Kaitlyn Weber acknowledged the processor's utility but not its universality: "I love my food processor for certain things like pesto, pie dough, big batches of anything. But for so much else in the kitchen, nothing beats a knife; the precision, the consistency, and, honestly, the pleasure of doing the work yourself is something a machine will never replace." Joel Hammond warned against shortcuts: "I always prefer all knife work to be done by hand! Electric vegetable cutters tend to bruise everything and the blades go dull extremely fast. You will also never develop true knife skills by trying to use these as a shortcut!" CNET concurs that a quality chef's knife is indispensable, though processors earn their place for high-volume prep.

Finally, can openers represent a straightforward choice for most pros, who opt for manual over electric for reliability and speed. Sergio Jimenez, executive chef of Adelaide at L'Auberge Del Mar in Del Mar, California, favored simplicity: "A simple manual jar opener, even a kitchen towel, offers better leverage and speed. In a professional kitchen, you don't have time to wait for an electric gadget—it's about efficiency and instinct." Roy Hendrickson, executive chef of Covewood at San Diego Mission Bay Resort, praised the swing-a-way style: "I predominantly use a manual swing-a-way style can opener both at home and in a professional kitchen setting, mainly because its smooth operation and control keep the edges of the can smooth, which is important to prevent a number of issues. I also don't have to worry about batteries or a power source, which makes it convenient for usage anywhere."

While electric can openers may aid those with mobility challenges like arthritis, CNET emphasizes that manuals dominate in pro environments. This pattern across tools suggests a culinary philosophy where technology supplements but doesn't supplant human touch.

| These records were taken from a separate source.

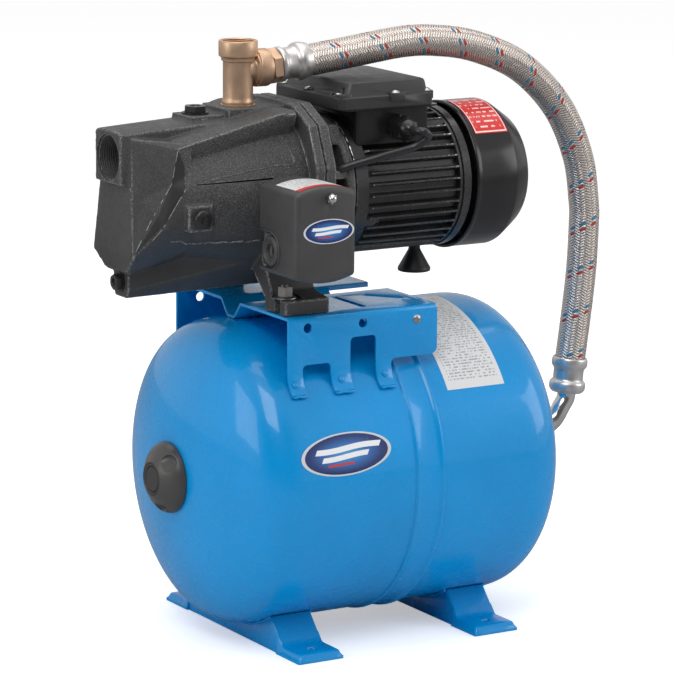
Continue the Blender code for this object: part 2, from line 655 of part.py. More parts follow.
SUPPORT_X, SUPPORT_TOP = 0.0778, 0.3560
add("motor_support_foot", turned([
    (0.3315, 0), (0.3315, 0.0156), (0.3345, 0.0158), (0.3525, 0.0056), (SUPPORT_TOP, 0.0056),
    (SUPPORT_TOP, 0)], (SUPPORT_X, 0, 0), Z_AXIS, 12), RUBBER, (SUPPORT_X, 0, SUPPORT_TOP))

# ------------------------------------------------------------------ rotating assembly
ROTOR = pivot("rotor_axis", SHAFT_MID)
IMPELLER_X, NUT_X, SEAL_X, FAN_X = -0.0925, -0.1050, -0.0790, 0.1210

add("motor_shaft", turned([
    (-0.1115, 0), (-0.1115, 0.0050), (-0.1010, 0.0050), (-0.1010, 0.0070), (-0.0600, 0.0070),
    (-0.0600, 0.0085), (-0.0100, 0.0085), (-0.0100, 0.0100), (0.0650, 0.0100),
    (0.0650, 0.0075), (0.1000, 0.0075), (0.1000, 0.0065), (0.1350, 0.0065), (0.1350, 0)],
    SHAFT_MID, seg=12), STEEL, SHAFT_MID, ROTOR)
add("rotor_core", tube(0.000, 0.056, 0.0103, 0.0314, SHAFT_MID, seg=12), STEEL, SHAFT_MID, ROTOR)
add("impeller", turned([
    (-0.1008, 0.0073), (-0.1008, 0.0110), (-0.1000, 0.0560), (-0.0985, 0.0580),
    (-0.0895, 0.0580), (-0.0870, 0.0130), (-0.0850, 0.0110), (-0.0850, 0.0073)],
    SHAFT_MID), BRASS, on_shaft(IMPELLER_X), ROTOR)
add("impeller_nut", combine(prism(hexagon(0.016, 0, SHAFT_Z), "X", -0.1090, -0.1013),
                            cut=[rod(-0.12, -0.09, 0.0053, SHAFT_MID, seg=12)]),
    STEEL, on_shaft(NUT_X), ROTOR)
add("seal_rotating_head", turned([
    (-0.0845, 0.0073), (-0.0845, 0.0105), (SEAL_X, 0.0118), (-0.0733, 0.0118),
    (-0.0733, 0.0073)], SHAFT_MID, seg=12), CARBON, on_shaft(SEAL_X), ROTOR)

# name, start x, end x, origin x, inner ring (bore, radius), outer ring (bore, radius)
BEARINGS = [
    ("front_bearing", -0.0263, -0.0143, -0.0203, (0.0088, 0.0120), (0.0165, 0.0200)),
    ("rear_bearing", 0.0780, 0.0881, 0.0830, (0.0078, 0.0102), (0.0128, 0.0160)),
]
for bearing, x0, x1, middle_x, inner_ring, outer_ring in BEARINGS:
    add(bearing + "_inner", tube(x0, x1, *inner_ring, SHAFT_MID, seg=12), STEEL,
        on_shaft(middle_x), ROTOR)
    add(bearing + "_outer", tube(x0, x1, *outer_ring, SHAFT_MID, seg=16), STEEL,
        on_shaft(middle_x))

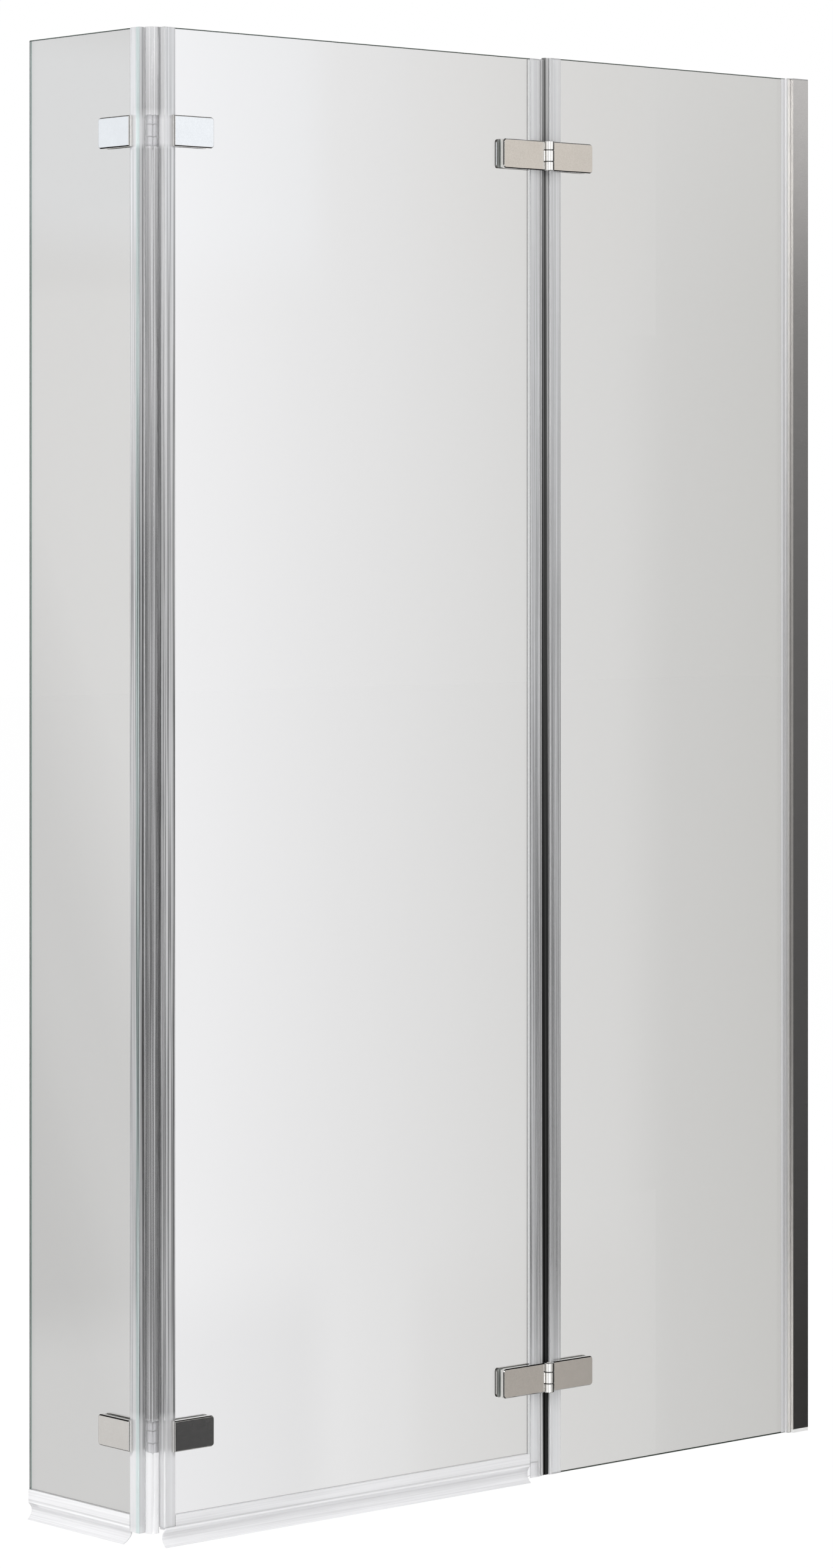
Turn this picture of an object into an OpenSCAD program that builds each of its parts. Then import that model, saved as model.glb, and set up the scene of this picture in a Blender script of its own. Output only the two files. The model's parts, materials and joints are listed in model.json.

As kitchens continue to blend tradition with innovation, these chef insights offer guidance for home cooks navigating the gadget aisle. Whether investing in a versatile stand mixer or a trusty wine key, the key takeaway is balance: embrace electric aids for efficiency, but honor manual methods to elevate the craft. With ongoing advancements in kitchen tech, future debates may evolve, but for now, pros remind us that the best tools often require a steady hand.